When Heise spoke of the explicit warnings on packs of cigarettes and suggested that dentists came to the schools to show off the explicit images of what happens when teeth collide with too much acidy matter, I came to think that it might not be a bad idea. Not only do we have school nurses who I remember speaking of overweight with a boy in my class, but we also have sexual education – so why not learn about what bad stuff do to our bodies? I remember the boy being pretty open about his weight (we went to regular chats with the nurse in pairs), people actually being interested, and even the boys engaged in sex ed and saying things properly (like asking serious questions using the word penis instead of bad or everyday words for it), so why not?

Just my two cents.

Edit: Watch the show right here. Just know that it’s in Danish.

Norway

It’s been a week since the tragedy in Norway – and finally, I think I’m able to think somewhere in the area of clear about it, let alone have an overview of it. During the weekend I was quickly filled with the constant breaking news of bombing, shooting, shock, death numbers, the list goes on, and soon I was unable to contain much more. I’m not sure whether or not I would have been able to attend any of the events supporting Norway and those affected by the tragedy, but rest assured that I was there in spirit (and even watched the live transmission of the memorial service from the Cathedral of Copenhagen, Our Lady’s Church, on Wednesday) and that I do include all of this in my prayers.

I have to admit that one of my first thoughts when I heard that someone was doing a massacre was whether he was Muslim or not. If that would have been the case, I wouldn’t have been surprised, only ever so disappointed that there would be yet another reason for people to point fingers at Muslims – so granted, I was initially relieved when I heard that he was described as an ethnic Norwegian Christian (as I would if he was more generally described as Scandinavian or Caucasian Christian, for that matter).

But my relief didn’t last long. Bombings and massacres are nothing to be relieved about, nor is the identity of a bomber/murderer, no matter his/her background. Bombing and murdering is wrong, no matter the magnitude of it. What has been shocking me the most is that this has been planned for so long, so many people died, and that so many of the people who died were so young. And it only enhances it that their political orientation is so close to mine (I’m not a Social Democrat; I’m further on the left on the political scale – but the party I’m currently a member of is the “neighbor” to Arbeiterpartiet’s Danish sister party).
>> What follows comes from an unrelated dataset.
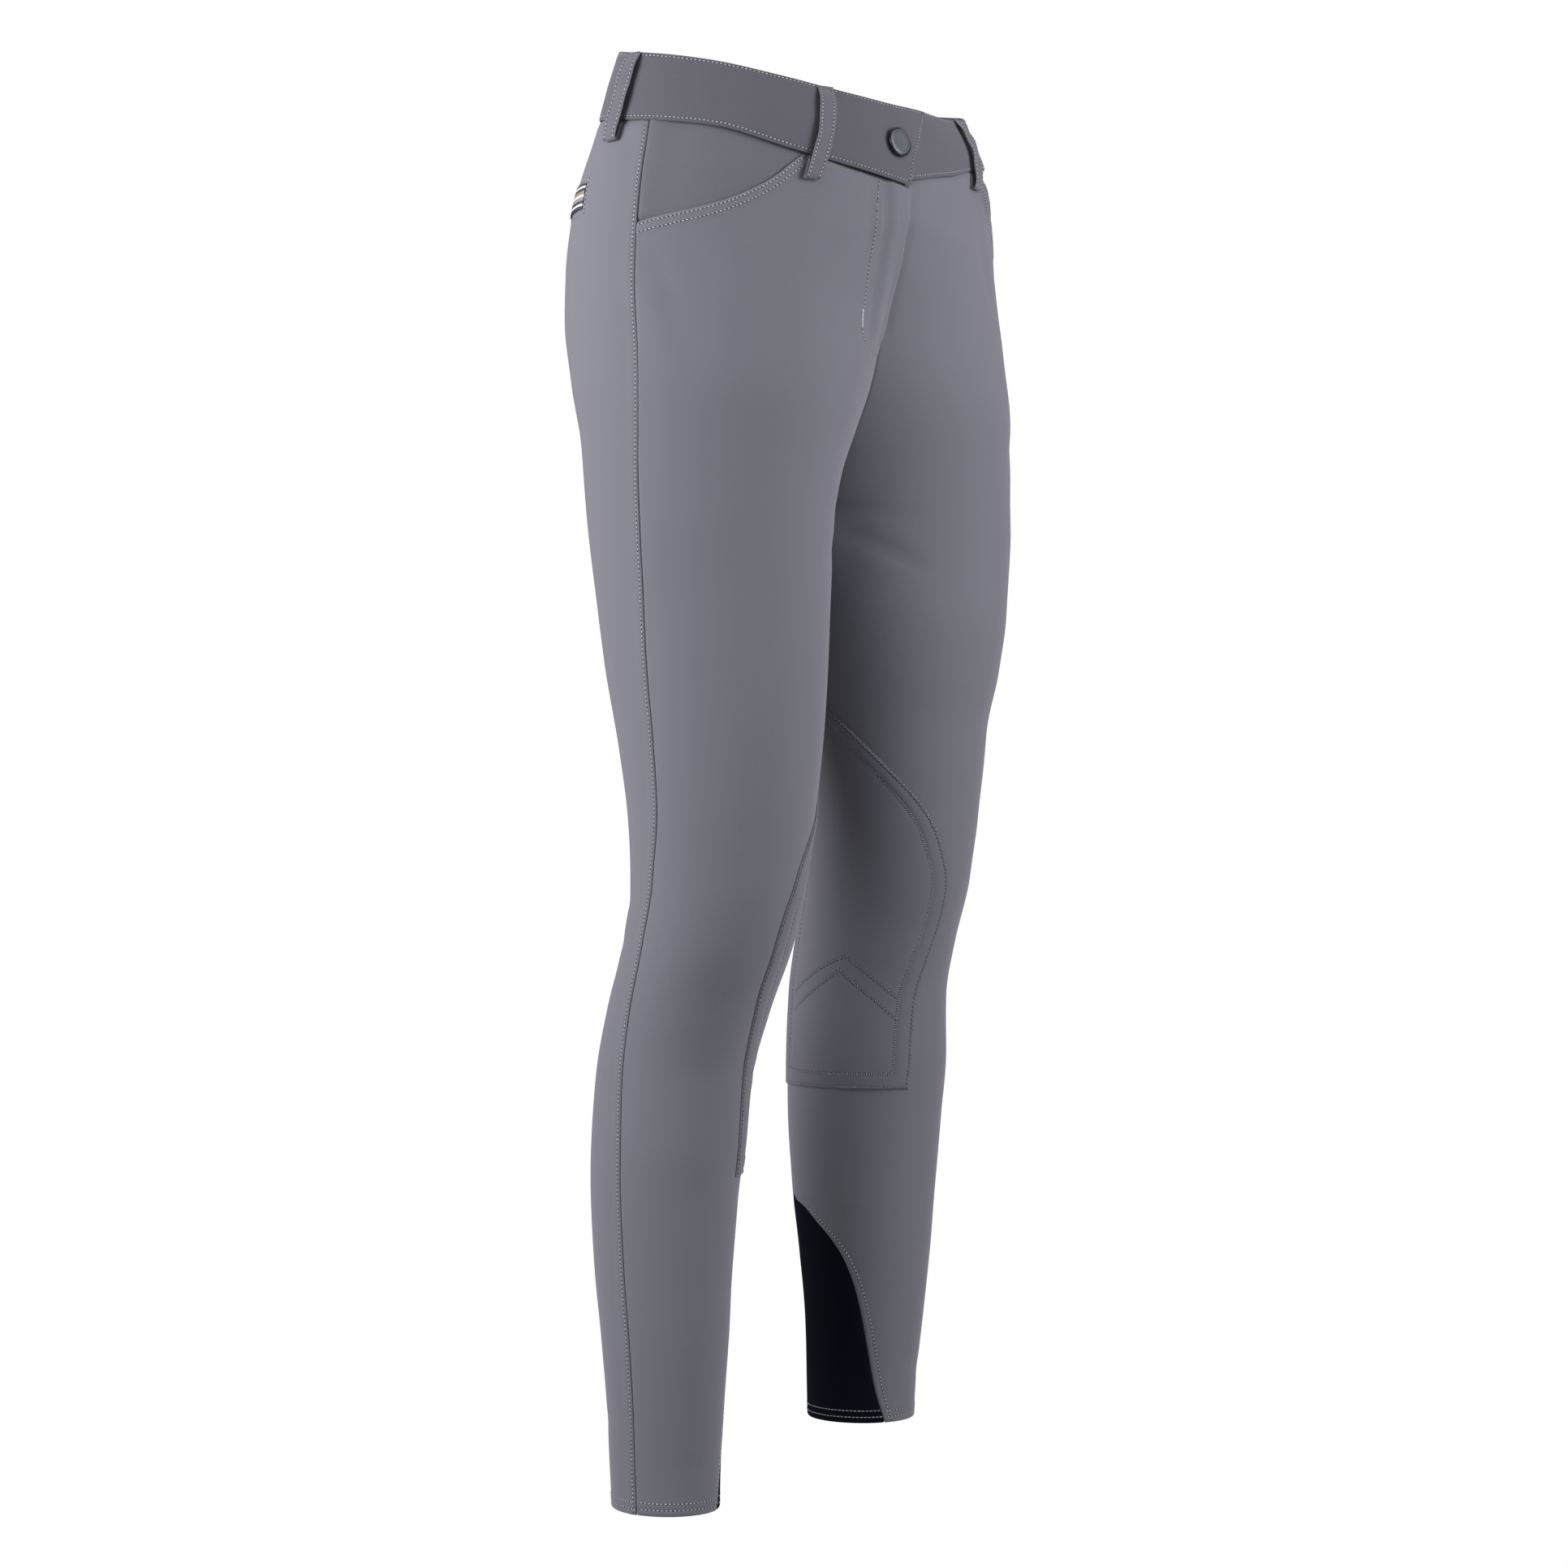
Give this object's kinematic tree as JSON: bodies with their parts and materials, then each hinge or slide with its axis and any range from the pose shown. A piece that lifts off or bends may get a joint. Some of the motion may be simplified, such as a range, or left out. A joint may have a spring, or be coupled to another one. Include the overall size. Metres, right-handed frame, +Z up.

As I have previously pondered with other terrorist attacks, I can’t help but wonder what the people behind it was/were thinking; if they truly are of an Abramic faith (Judaism, Christianity, Islam) and, as many do, speak of having to follow the rules of their faith, then why is it that they insist on breaking one of the Ten Commandments so thoroughly: “Thou shalt not kill” (the sixth commandment, Ex. 20:13)? That, to me, is one of the commandments that hurts people the most when broken. As a Christian one should also remember the Greatest Commandment (Matt. 22:34-40), which I have heard interpreted as having respect for your fellow human beings. Killing other people, their friends, their family members isn’t very respectful now, is it? I’m no angel and I do understand how it feels to thoroughly disagree with your government (doi, understanding since 2001!), but I know democracy and to wait my turn until the next election. I’m not saying that I would sit on my butt while waiting my turn or stay quiet if I see injustice from a governmental entity, but I do do democracy.

What I do enjoy in this entire mess is that I finally agree with people like PM Løkke and PM Cameron on something: the necessesity of staying together, uniting, through this and never to seize exercising our rights and freedoms as citizens of a democratic society (and I’m sure I could go on – I do remember hearing them both speak after the tragedy, and I generally agreed).

I’m not sure of how to end this. We’re lucky here in Denmark; although we had attempts of terrorism around here, but those have predominantly been averted (the worst case coming to mind is a bomb going off in a toilet at a hotel in Copenhagen). Hopefully we will stay as safe as that in the future.